We Said YES: Still Donors After All These Years
Ask Chris and Elizabeth Vance how they met and they will tell you a vivid story about a chance encounter at a party at Virginia Tech in 1973.
Chris remembers Elizabeth wearing a purple scarf in her hair. Elizabeth remembers the tuna fish sandwich and the copy of Stranger in a Strange Land that Chris gave her as she boarded a Greyhound bus back to Mary Washington.
The couple married 10 months later at Fort Myers. Somewhere in between, they registered as organ donors at the DMV.
Unsurprisingly, they don’t remember that day as clearly as the one when they tied the knot, but in both cases they made a commitment and never looked back.
The Vances, now proud grandparents, live in Midlothian. We caught up with them to find out why they decided to register as donors all those years ago and why they would do it all again today.
Q: Tell us about the day you decided to become an organ donor. What do you remember?
Chris: I remember standing in a long line at the DMV when I was renewing my license many years ago, when the DMV clerk asked me if I wished to be a donor. I had heard about it and easily found the idea reasonable and appropriate. Really, what would I do with my body if I were deceased?

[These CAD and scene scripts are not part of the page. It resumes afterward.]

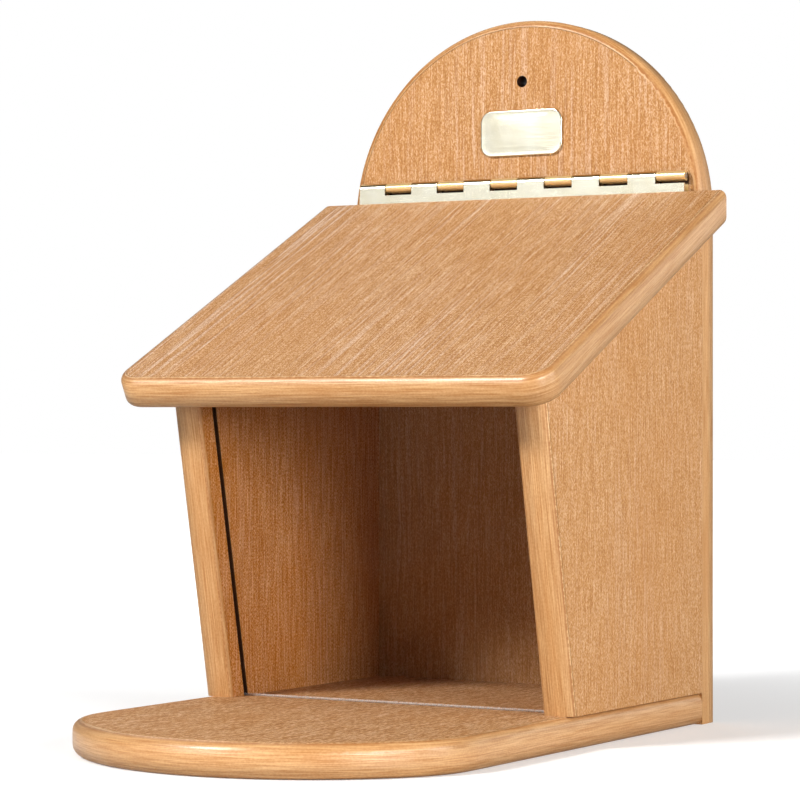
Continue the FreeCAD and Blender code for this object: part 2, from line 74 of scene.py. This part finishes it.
class Paint:
    """One procedural material under a principled shader, with short ways to add its nodes."""

    def __init__(self, name, **sockets):
        self.material = bpy.data.materials.new(name)
        self.material.use_nodes = True
        self.tree = self.material.node_tree
        self.shader = self.tree.nodes["Principled BSDF"]
        for socket, value in sockets.items():
            self.shader.inputs[socket.replace("_", " ").title().replace("Ior", "IOR")].default_value = value
        self.place = self.node("ShaderNodeTexCoord").outputs

    def node(self, kind, inputs=(), **settings):
        """A node whose inputs are given in order, each a value, a socket or None to leave it."""
        node = self.tree.nodes.new(kind)
        for name, value in settings.items():
            setattr(node, name, value)
        for socket, value in zip(node.inputs, inputs):
            if isinstance(value, bpy.types.NodeSocket):
                self.tree.links.new(value, socket)
            elif value is not None:
                socket.default_value = value
        return node

    def math(self, operation, *values):
        return self.node("ShaderNodeMath", values, operation=operation).outputs[0]

    def span(self, value, low, high, to_low=0.0, to_high=1.0, smooth=False):
        """Value mapped from one span of numbers to another and held to it."""
        kind = "SMOOTHSTEP" if smooth else "LINEAR"
        inputs = (value, low, high, to_low, to_high)
        return self.node("ShaderNodeMapRange", inputs, interpolation_type=kind).outputs[0]

    def dot(self, vector, direction):
        node = self.node("ShaderNodeVectorMath", (vector, direction), operation="DOT_PRODUCT")
        return node.outputs["Value"]

    def place_in_mm(self):
        """The place on the piece, in millimetres."""
        return self.stretch(self.place["Object"], (MM, MM, MM))

    def join(self, across, along, through):
        return self.node("ShaderNodeCombineXYZ", (across, along, through)).outputs[0]

    def noise(self, vector, scale=1.0, detail=2.0, roughness=0.5):
        node = self.node("ShaderNodeTexNoise")
        self.tree.links.new(vector, node.inputs["Vector"])
        node.inputs["Scale"].default_value = scale
        node.inputs["Detail"].default_value = detail
        node.inputs["Roughness"].default_value = roughness
        return node.outputs["Fac"]

    def stretch(self, vector, size):
        """The vector in cells of a size given for each of its directions."""
        cells = tuple(1 / length for length in size)
        return self.node("ShaderNodeVectorMath", (vector, cells), operation="MULTIPLY").outputs[0]

    def cells(self, place, size, detail=2.0, roughness=0.5):
        """Noise in cells of a size, over a place given by its three parts."""
        return self.noise(self.stretch(self.join(*place), size), detail=detail, roughness=roughness)

    def blend(self, share, first, second):
        node = self.node("ShaderNodeMix", data_type="RGBA")
        for index, value in ((0, share), (6, first), (7, second)):
            if isinstance(value, bpy.types.NodeSocket):
                self.tree.links.new(value, node.inputs[index])
            else:
                node.inputs[index].default_value = value
        return node.outputs[2]

    def mix(self, share, first, second):
        node = self.node("ShaderNodeMix", data_type="FLOAT")
        for index, value in ((0, share), (2, first), (3, second)):
            self.tree.links.new(value, node.inputs[index])
        return node.outputs[0]

    def feed(self, socket, value):
        self.tree.links.new(value, self.shader.inputs[socket])

    def bump(self, height, depth):
        """Raises the surface by the height field times a depth in metres."""
        node = self.node("ShaderNodeBump")
        node.inputs["Distance"].default_value = depth
        self.tree.links.new(height, node.inputs["Height"])
        self.feed("Normal", node.outputs[0])


def rgb(red, green, blue):
    return (red, green, blue, 1.0)


# Colours of the boards: their pressed faces, pale grain lines partly painted sheen with painted shade
# beside them, milled edges, torn arrises with painted shade on their roundovers, clouds, and painted shade
# in the cuts
TAN = rgb(0.45, 0.236, 0.085)
DARK_FLECK = rgb(0.32, 0.145, 0.047)
LIGHT_FLECK = rgb(0.62, 0.42, 0.27)
GRAIN_LINE_AND_SHEEN = rgb(0.65, 0.49, 0.39)
LINE_SHADE = rgb(0.32, 0.155, 0.080)
EDGE_DEEP = rgb(0.38, 0.180, 0.060)
EDGE_PALE = rgb(0.58, 0.36, 0.175)
TORN_PALE = rgb(0.70, 0.48, 0.28)
TORN_DEEP_AND_SHADE = rgb(0.30, 0.115, 0.030)
CLOUD = rgb(0.42, 0.19, 0.054)
CUT_SHADE = rgb(0.040, 0.014, 0.006)

# Height of the grain in millimetres and slope of the crown across the milled edges
GRAIN_DEPTH = 0.42
CROWN_SLOPE = 0.36

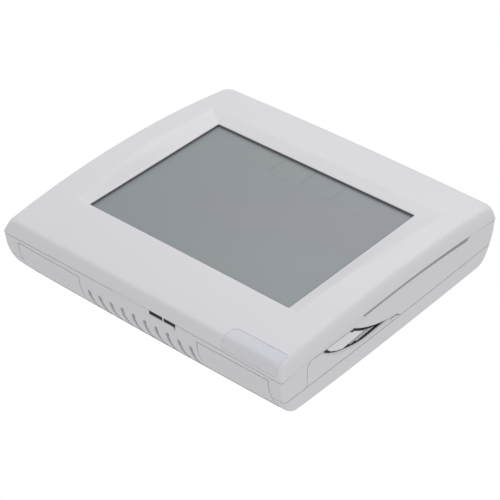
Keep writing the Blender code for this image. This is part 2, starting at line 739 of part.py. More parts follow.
def panel(name, half_w, half_h, depth, material):
    """A flat rectangular plate, centred on the display."""
    return boxes(name, [((-half_w, half_w), depth, (-half_h, half_h))], material)


def make_display():
    frame = panel("lcd_frame", FRAME_HALF_W, FRAME_HALF_H, FRAME_DEPTH, FRAME_BLACK)
    cut(frame, panel("frame_opening", GLASS_HALF_W + 0.4, GLASS_HALF_H + 0.4, (17.0, 26.0), None))
    panel("touch_panel", GLASS_HALF_W - 0.5, GLASS_HALF_H - 0.5, TOUCH_DEPTH, TOUCH)
    panel("lcd_glass", GLASS_HALF_W, GLASS_HALF_H, GLASS_DEPTH, LCD)
    boxes("light_guide", [LIGHT_GUIDE], GUIDE)
    for name, z in (("top", STRIP_Z), ("bottom", -STRIP_Z)):
        span = (STRIP_X[name], (BOARD_DEPTH[1] + GAP, 20.7), (z - 1.2, z + 1.2))
        boxes(f"strip_connector_{name}", [span], ELASTOMER)


def make_board():
    points = [place(x, BOARD_DEPTH[0], z) for x, z in BOARD_OUTLINE]
    board = extrude("main_board", points, place(0.0, BOARD_DEPTH[1] - BOARD_DEPTH[0], 0.0), BOARD_GREEN)
    cut(board, round_posts("board_screw_holes", 1.4, (14.0, 18.0), BOARD_SCREWS))
    cut(board, round_posts("board_boss_holes", BOSS_R + 1.0, (14.0, 18.0), CASE_SCREWS[:2]))


def screw(name, x, z, head_r, shank_r, head, tip):
    """A pan-head screw that points out from the wall."""
    bm = bmesh.new()
    post(bm, x, z, head_r, head, 12)
    obj = from_bmesh(bm, name, STEEL)
    bm = bmesh.new()
    post(bm, x, z, shank_r, (head[1] - 0.2, tip), 10)
    join(obj, from_bmesh(bm, f"{name}_shank", None))
    cross = [((x - 1.4, x + 1.4), (head[0] - 1.0, head[0] + 0.7), (z - 0.3, z + 0.3))]
    cut(obj, boxes(f"{name}_drive", cross))


def make_screws():
    for index, (x, z) in enumerate(BOARD_SCREWS, start=1):
        screw(f"board_screw_{index}", x, z, 2.3, 0.7, (13.2, BOARD_DEPTH[0] - 0.05), 19.0)
    for index, (x, z) in enumerate(CASE_SCREWS, start=1):
        screw(f"case_screw_{index}", x, z, 2.5, 0.9, (8.8, 10.1), 17.5)


def round_part(name, x, z, radius, back, material):
    """A round component that stands on the back of the board."""
    bm = bmesh.new()
    post(bm, x, z, radius, (back, CHIP_BACK), 20)
    return from_bmesh(bm, name, material)


def make_electronics():
    half_w, half_h = RELAY_SIZE[0] / 2.0, RELAY_SIZE[1] / 2.0
    for index, x in enumerate(RELAY_X, start=1):
        span = ((x - half_w, x + half_w), (TALL_BACK, CHIP_BACK), (RELAY_Z - half_h, RELAY_Z + half_h))
        boxes(f"relay_{index}", [span], RELAY_BLACK, 0.3)
    for index, (x, z) in enumerate(CAPACITORS, start=1):
        round_part(f"capacitor_{index}", x, z, CAPACITOR_R, TALL_BACK, CAN_ALU)
    round_part("sounder", *SOUNDER, RELAY_BLACK)
    boxes("processor", [((-7.0, 7.0), (13.2, CHIP_BACK), (-18.0, -4.0))], CHIP_BLACK, 0.2)
    boxes("radio_module", [((34.0, 52.0), (12.0, CHIP_BACK), (6.0, 24.0))], CAN_ALU, 0.3)
    boxes("climate_sensor", [((-12.0, -9.0), (13.4, CHIP_BACK), (-44.2, -41.2))], SENSOR_WHITE, 0.2)
    socket = (SOCKET_X, (BOARD_DEPTH[1] + GAP, 18.4), (-53.8, -44.2))
    boxes("card_socket", [socket], SPRING_STEEL, 0.15)


def make_contacts():
    """Spring contacts at the bay's end, and the strip that joins the cells at the drawer's face."""
    for name, z in zip(("minus", "plus"), CELL_Z):
        leaf = ((BAY_X0 + 0.5, BAY_X0 + 0.9), (9.6, 16.6), (z - 3.2, z + 3.2))
        contact = boxes(f"contact_{name}", [leaf], SPRING_STEEL)
        bm = bmesh.new()
        add_cylinder(bm, (BAY_X0 + 1.6, CELL_DEPTH, z), 2.0, 1.8, "X", 12)
        join(contact, from_bmesh(bm, f"contact_tip_{name}", None))
    boxes("battery_bridge", [bridge_span(0.0)], BRASS)


make_cover()
make_alert_light()
make_case()
make_drawer()
make_cells()
make_wallplate()
make_tabs()
make_terminals()
make_display()
make_board()
make_screws()
make_electronics()
make_contacts()
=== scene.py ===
"""Looks of the touchscreen wall thermostat: fine shells round the CAD frame, materials and studio.

Everything is in the CAD's frame: the wall is the plane Y = 0 and the front faces -Y. Sizes below are
in millimetres, and depth means the distance out from the wall, along -Y.
"""

import math

import bmesh
import bpy
from mathutils import Matrix, Quaternion, Vector


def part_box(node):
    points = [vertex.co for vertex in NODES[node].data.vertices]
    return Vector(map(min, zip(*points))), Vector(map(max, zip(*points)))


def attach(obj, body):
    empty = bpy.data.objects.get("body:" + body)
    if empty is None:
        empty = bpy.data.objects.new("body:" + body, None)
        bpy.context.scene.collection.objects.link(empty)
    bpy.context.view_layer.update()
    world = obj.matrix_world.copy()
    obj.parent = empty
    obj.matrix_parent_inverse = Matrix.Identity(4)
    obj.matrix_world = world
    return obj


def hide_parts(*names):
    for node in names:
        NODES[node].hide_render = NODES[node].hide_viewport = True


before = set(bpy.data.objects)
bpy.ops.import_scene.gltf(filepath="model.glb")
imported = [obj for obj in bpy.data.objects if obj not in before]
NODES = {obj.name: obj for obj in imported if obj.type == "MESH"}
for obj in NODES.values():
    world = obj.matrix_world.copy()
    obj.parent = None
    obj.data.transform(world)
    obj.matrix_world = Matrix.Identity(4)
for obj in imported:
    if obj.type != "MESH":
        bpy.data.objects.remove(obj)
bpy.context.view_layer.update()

MM = 0.001

# Outer shape, nearly as in the CAD: a rounded rectangle with bowed sides under an arched face.
HALF_W = 63.4
HALF_H = 59.0
BOW_W = 1.2
CASE_BOW_W = 0.4
BOW_H = 0.5
LEFT_REACH = 0.9  # how much further the left side reaches out at its ends
LOW_LEAN = 0.8  # how far the lower right corner leans in at the wall
CORNER_R = 0.8
CORNER_SOFT = (3.0, 6.0)  # what the wall adds to the corner radius, and the depth where that ends
FACE_DEPTH = 23.5
ARCH = 4.4
CROWN = 0.5
TAPER_H = 7.4
TAPER_CURVE = 2.1
TAPER_DEPTH = 18.0
TAPER_W = 0.3
BACK_EDGE_R = 3.0
BACK_EDGE_LOW_R = 0.8
TAIL_R = 3.0  # the rounded back end of the tabs and of the apron between them
COVER_SIDE = 5.3
SEAM_BOW = 0.7
WALL = 2.0
GAP = 0.3
EDGE_BREAK = 0.12  # the tiny chamfer of an edge that would be knife-sharp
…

But I had never really decided to take action until that question. So I said, “Why not?”
Elizabeth: My father was a general in the army. Sometime during the Vietnam War, he visited Walter Reed Hospital. There, he saw many young men suffering– several had lost their limbs. I remember how distraught my father had been. He must have felt so helpless. He expressed a desire to donate at that time, so when the opportunity came for me to register as an organ donor, I didn’t hesitate.
Really, what would I do with my body if I were deceased? But I had never really decided to take action until that question. So I said, “Why not?”

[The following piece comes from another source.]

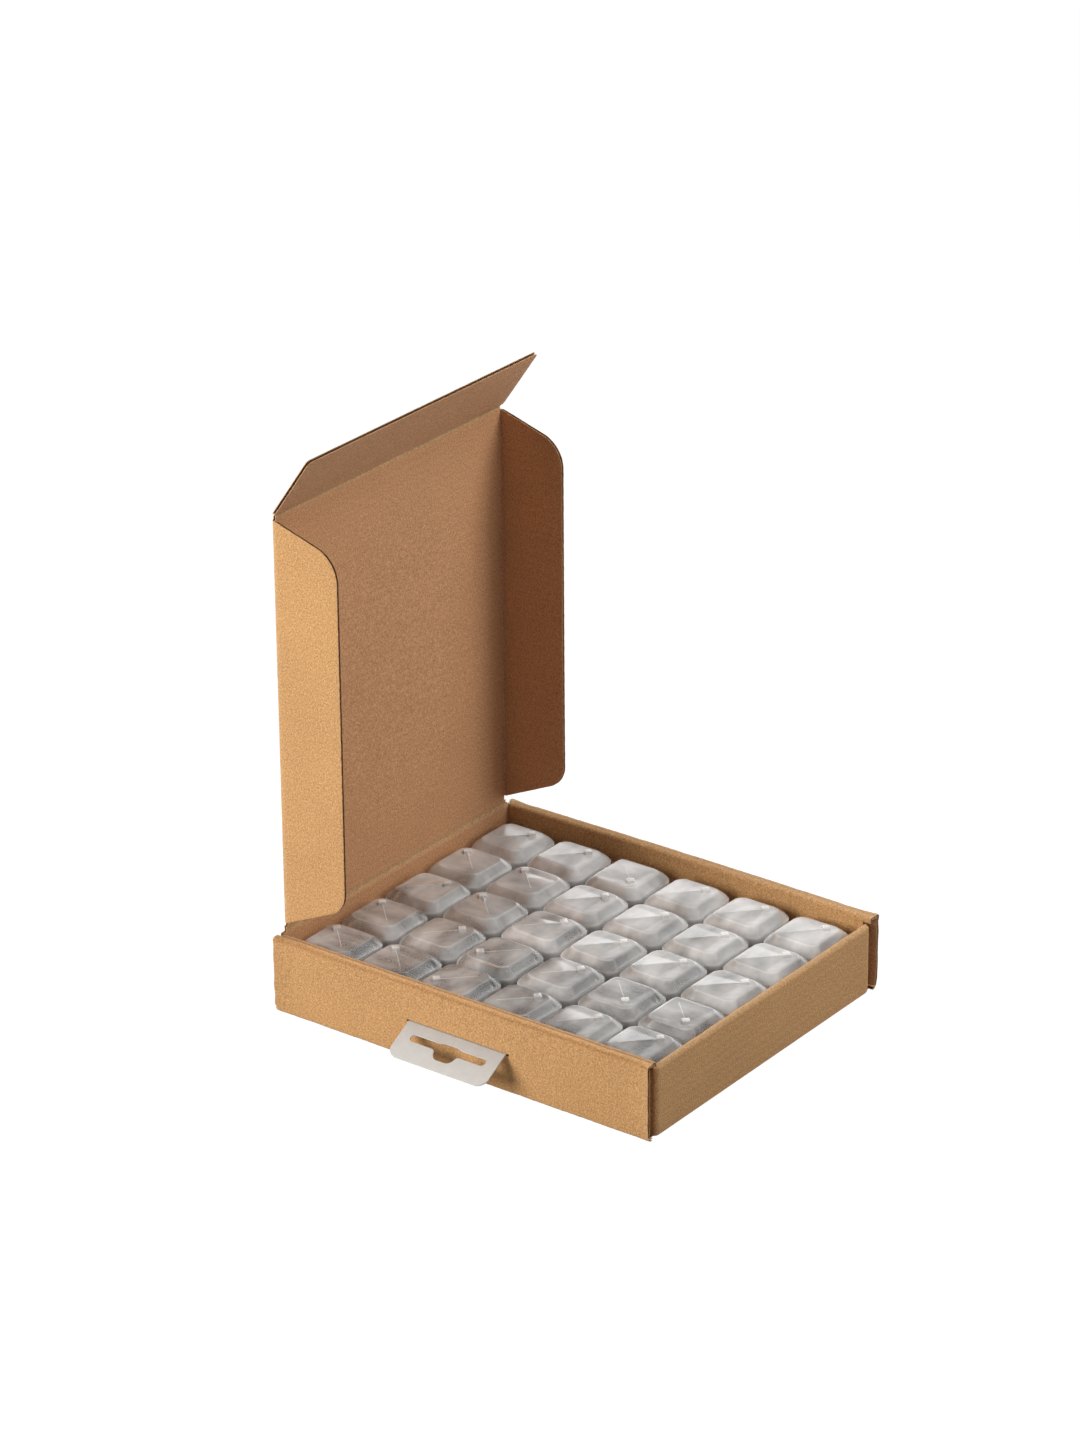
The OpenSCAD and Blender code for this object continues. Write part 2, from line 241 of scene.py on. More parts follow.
def wander(x, seed, size, wave=11.0):
    """Smooth irregular offset along x: three sines of unrelated wavelengths, seeded phases."""
    phase = np.random.default_rng(seed).uniform(0, 2 * math.pi, 3)
    return size * (0.55 * np.sin(2 * math.pi * x / wave + phase[0])
                   + 0.30 * np.sin(2 * math.pi * x / (0.43 * wave) + phase[1])
                   + 0.15 * np.sin(2 * math.pi * x / (0.17 * wave) + phase[2]))


def slab(top, low, keep):
    """Closed slab between two grids of points: the kept cells of the upper grid, the same
    cells of the lower grid turned over, and a wall along each edge where kept cells stop."""
    n, m = keep.shape[0] + 1, keep.shape[1] + 1
    ids = np.arange(n * m).reshape(n, m)
    under = n * m
    a, b, c, d = ids[:-1, :-1], ids[1:, :-1], ids[1:, 1:], ids[:-1, 1:]
    faces = [np.stack([a, b, c, d], -1)[keep], np.stack([d, c, b, a], -1)[keep] + under]
    k = np.pad(keep, 1)
    for p, q, after, before in ((ids[:-1, :], ids[1:, :], k[1:-1, 1:], k[1:-1, :-1]),
                                (ids[:, 1:], ids[:, :-1], k[1:, 1:-1], k[:-1, 1:-1])):
        for starts, first, second in ((after & ~before, q, p), (before & ~after, p, q)):
            faces.append(np.stack([first, second, second + under, first + under], -1)[starts])
    points = np.concatenate([top.reshape(-1, 3), low.reshape(-1, 3)])
    return points, np.concatenate(faces)


def outward(points, quads):
    """The quads turned so that the closed surface they make has a positive volume."""
    a, b, c, d = (points[quads[:, i]] for i in range(4))
    volume = (np.cross(b - a, c - a) * a).sum() + (np.cross(c - a, d - a) * a).sum()
    return quads if volume > 0 else quads[:, ::-1]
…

Q: Were your parents organ donors?
Chris: I don’t know but I doubt it. If there was a organ donor program back then, it wasn’t connected with the driver license. My mother may have given blood but that is probably it.
Elizabeth: I’m not sure. My father was 94 at the time of his death, he may or may not have registered. My mother was not an organ donor. She had fears that if she donated some part of her she might be missing them in heaven. Of course, this was over 25 years ago and people’s understanding of organ donation has changed.

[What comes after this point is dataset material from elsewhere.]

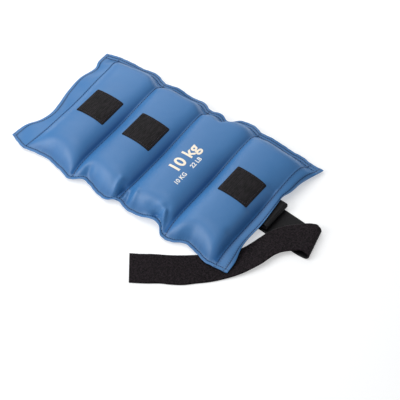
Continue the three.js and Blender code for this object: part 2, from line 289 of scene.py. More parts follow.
def vinyl_material():
    """Satin upholstery vinyl: a fine grain, slightly uneven colour and gloss, with painted shade of a
    deeper blue and a duller gloss in the creases, and painted shade at the needle holes.
    """
    material, tree, shader = new_material("vinyl_blue")
    cloudy = noise(tree, 9.0, 3.0)
    colour = ramp(tree, cloudy, [(0.35, (0.034, 0.156, 0.380)), (0.65, (0.041, 0.172, 0.408))])
    # painted shade: this mask darkens the creases to a deeper blue, and also makes the gloss duller there
    crease = vector_attribute(tree, "painted_shade")[2]
    crease_shade = ramp(tree, crease, [(0.0, grey(1.0)), (1.0, CREASE_SHADE_TINT)])
    # painted shade: the vinyl is darkened nearly to black at each needle hole
    hole_shaded = ramp(tree, stitch_hole_shade(tree), [(0.0, grey(1.0)), (1.0, grey(0.12))])
    tree.links.new(product(tree, product(tree, colour, crease_shade), hole_shaded), shader.inputs["Base Color"])
    gloss = ramp(tree, noise(tree, 60.0, 3.0), [(0.3, grey(0.40)), (0.7, grey(0.50))])
    dull = ramp(tree, crease, [(0.0, grey(0.0)), (1.0, grey(1.0))])
    tree.links.new(arithmetic(tree, "MAXIMUM", gloss, dull), shader.inputs["Roughness"])
    shader.inputs["Specular IOR Level"].default_value = 0.6
    fine = bump(tree, shader, cells_of(tree, 1100.0), 0.0002, 0.25)
    bump(tree, shader, noise(tree, 220.0, 2.0), 0.0006, 0.12, fine)
    return material


def thread_material(name, colour):
    """Twisted polyester thread: a fine oblique ply and a dull sheen."""
    material, tree, shader = new_material(name)
    dark = tuple(x * 0.6 for x in colour)
    tint = ramp(tree, noise(tree, 900.0, 1.0), [(0.35, dark), (0.65, colour)])
    set_finish(tree, shader, tint, 0.8, 0.08)
    bump(tree, shader, noise(tree, 2500.0, 1.0), 0.0002, 0.4)
    return material


def hook_material():
    """Moulded nylon hooks on a woven base: near black, a little warm, with a dry glint."""
    material, tree, shader = new_material("hook_tape")
    streaks = noise(tree, 480.0, 2.0, 0.6, 5.0)
    tint = ramp(tree, streaks, [(0.38, (0.001, 0.0008, 0.001)), (0.62, (0.013, 0.010, 0.0125))])
    set_finish(tree, shader, tint, 0.6, 0.22)
    bump(tree, shader, noise(tree, 2200.0, 1.0), 0.0005, 0.7)
    return material


def pile_material():
    """Brushed loop pile: black, fuzzy, with a soft sheen at grazing angles."""
    material, tree, shader = new_material("loop_pile")
    fuzzy = noise(tree, 420.0, 4.0, 0.7)
    tint = ramp(tree, fuzzy, [(0.40, (0.001, 0.0007, 0.001)), (0.62, (0.021, 0.014, 0.018))])
    set_finish(tree, shader, tint, 1.0, 0.12)
    shader.inputs["Sheen Weight"].default_value = 0.10
    shader.inputs["Sheen Roughness"].default_value = 0.5
    bump(tree, shader, noise(tree, 900.0, 4.0, 0.7), 0.0012, 0.8)
    return material


def webbing_material():
    """The tape's woven back: smooth and fine, with a dark grey sheen."""
    material, tree, shader = new_material("tape_back")
    weave = cells_of(tree, 900.0)
    tint = ramp(tree, weave, [(0.1, (0.009, 0.008, 0.009)), (0.7, (0.003, 0.003, 0.004))])
    set_finish(tree, shader, tint, 0.5, 0.2)
    bump(tree, shader, weave, 0.0003, 0.4)
    return material


def print_material(name, colour):
    """Screen-printed ink: slightly uneven cover, a little glossier than the vinyl."""
    material, tree, shader = new_material(name)
    worn = tuple(x * 0.9 for x in colour)
    tint = ramp(tree, noise(tree, 700.0, 3.0), [(0.3, worn), (0.6, colour)])
    set_finish(tree, shader, tint, 0.4)
    return material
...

Q: Have you ever been skeptical about organ donation?
Chris: Why would I be skeptical? I believe the process of donorship is carefully managed and arbitrated to manage precious resources. Organ donorship is so easy that I don’t understand why everyone doesn’t do it. It means that when you don’t need the parts anymore, you give them to someone who does need them. Piece of cake.
Elizabeth: There was a lot of fear years ago that someone might take your organs before you actually died. Some were also afraid that they might need their organs in the afterlife. I believe that the understanding of how the organs are retrieved is more understood now. Churches support blood donations so the link between blood and organs can be linked for those who fear the afterlife issue. People also see on television that many people have been saved by organ donation. One person can change many lives! The concept that part of the person you loved will live on in someone else is wonderful.
Organ donorship is so easy that I don’t understand why everyone doesn’t do it. Piece of cake.
Q: Do you know anyone who is not an organ donor? In your opinion, why haven’t they signed up?
Chris: My friends and I have never discussed organ donorship. I would think that most would agree to donorship if they were given the chance to face their fears. Maybe I should ask.
Elizabeth: I have a friend who is not an organ donor. She is fearful that the doctor will not do everything possible to save her life if she is a donor. Another friend feels her organs are too old. Think you are unable to donate? Get the facts here.
Q: Have you ever known someone who needed an organ donation?
Chris: I remember that a young neighbor of mine many years ago needed bone marrow transplant to combat a nasty cancer. I remember that the transplant had been painful and ultimately it did not succeed in saving him. Nevertheless, I still believed in the need and appreciated those who donated.
Elizabeth: Yes. He was only 6. We all signed up to donate blood and to be processed to see if we were a bone marrow match. We were not. It didn’t change the outcome, but there was possibility. We had a purpose.
Q: Do you know whether your children are organ donors?
Chris: My children each accepted organ donorship in the same way I did, by checking the box when getting a driver license. We discussed it at the time but not much since. I think they feel like I do, “Why not?”
Elizabeth: I think that that the only child I had a definite chat about things like that is my son. I had recently dealt with the death of my parents and in-laws so questions about end-of-life wishes were on my mind. He told me that he was an organ donor and, like me, hadn’t thought much more about it.
It didn’t change the outcome, but there was possibility. We had a purpose.
Q: What do you think is the most important thing for people to know about becoming an organ donor?
Chris: That it’s painless and easy and saves lives. And that there won’t be any disfiguring of the body or loss of your mortal soul.
Elizabeth: We have the ability to make a difference in someone’s life. I think everyone should be a donor.